Most of the jobs, however, are in the areas we labeled as Downtown, the Capitol Complex and the Industrial Corridor. Our Industrial Corridor is the primarily non-residential district straddling Cameron Street between the Harrisburg Area Community College campus to the north and the Amtrak station to the south. It encompasses a range of employers including Capital Area Transit, HACC, Goodwill, Dayton Parts, K&D Factory Service and Consolidated Scrap Resources. The Capitol Complex captures the almost exclusively public administration jobs of the statehouse and state agencies, while Downtown adds lobbying, banking, and law and advertising firms, along with a high concentration of food and entertainment jobs, to the tally of additional state workers.

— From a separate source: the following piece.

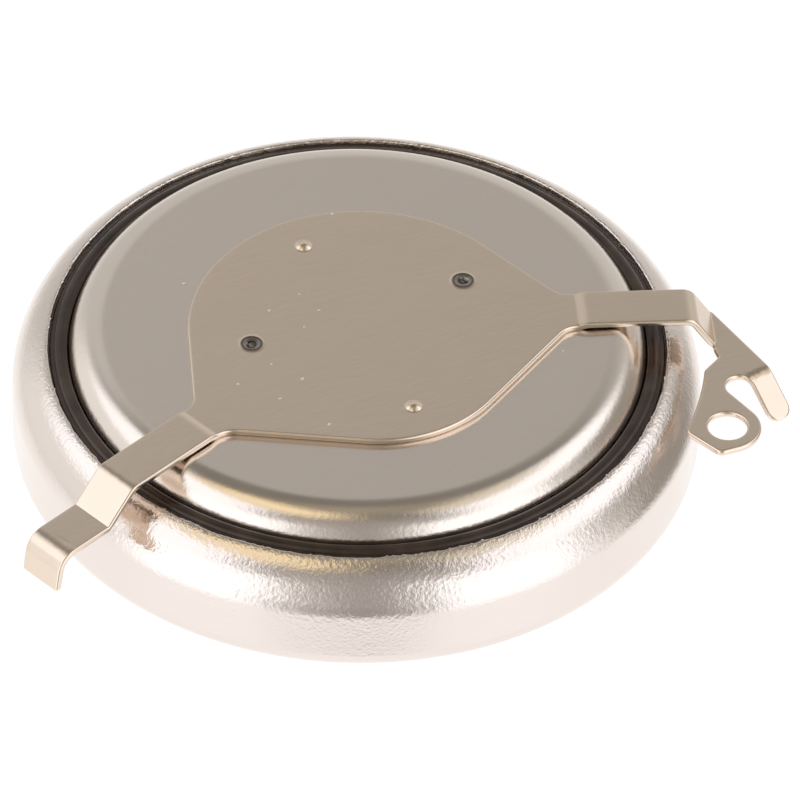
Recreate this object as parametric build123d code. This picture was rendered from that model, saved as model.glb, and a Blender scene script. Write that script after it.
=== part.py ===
from build123d import *
from math import acos, asin, atan2, cos, degrees, radians, sin, tan
import os

# Rechargeable coin cell of the size used behind watch movements, with a stamped terminal tab
# welded to its negative cap. The origin is on the cell's axis at the underside of the can,
# +Z points up out of the cap, and the tab is mirrored about the YZ plane except for its two ends.
# All lengths are in millimetres and all angles in degrees.

# Can: a drawn steel cup whose edge is rolled in over the gasket
CAN_DIAMETER = 9.50
CELL_HEIGHT = 2.05
CAN_WALL = 0.20
CAN_CORNER_RADIUS = 0.30
CRIMP_RADIUS = 0.80
CAP_PROUD = 0.34

# Bends in a turned section that are drawn as chords of their arc, to keep the facets few
FOOT_CHORDS = 3
INNER_BEND_CHORDS = 2
STEP_BEND_CHORDS = 1

# Cap: an inverted cup with a stepped skirt that the can's edge holds down
CAP_WALL = 0.18
CAP_SHOULDER_RADIUS = 0.50
CAP_STEP_WIDTH = 0.365
CAP_STEP_DROP = 0.53
CAP_BEND_RADIUS = 0.08
MOUTH_GAP = 0.285

# Gasket: a ring of J section between can and cap
GASKET_WALL = 0.20
GASKET_BASE = 0.20
GASKET_LIP_WALL = 0.25
GASKET_LIP_GAP = 0.15
GASKET_RECESS = 0.02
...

For some, the map and the census data may simply give statistical confirmation of something already observed while living or working here. (I’m thinking, for example, of the long lines of cars on 2nd and Forster each weekday between 4 and 5 p.m., waiting to cross over one of the bridges out of town.) But there may also be some surprises. It’s interesting to see the numbers of people who travel long distances to the city for work. I was also surprised to see that, in 2014, some 15,000 Harrisburg residents are estimated to have commuted to a job outside the city (a fact not reflected in the graphic, but available from the OnTheMap tool).

Most people, during their travel to and from work, probably don’t think of the municipal boundaries they’re crossing. But in a distressed city like Harrisburg, the border matters. When an employer creates jobs or relocates them to the city, is it any wonder that officials see dollar signs? Starting last September, the state Department of Human Services began moving its employees from a building just outside the city, on the State Hospital grounds, to the so-called Verizon Tower downtown. The floor-by-floor move-in, which continued through last month, will eventually bring nearly 800 workers to town.

The lease negotiations were led by the city’s state advisors, who, in an April 5 update to the Commonwealth Court, pointed to some of the benefits of the move. Among other things, they said, the new employees “will increase Local Service Tax to City by approximately $42,000 per year.”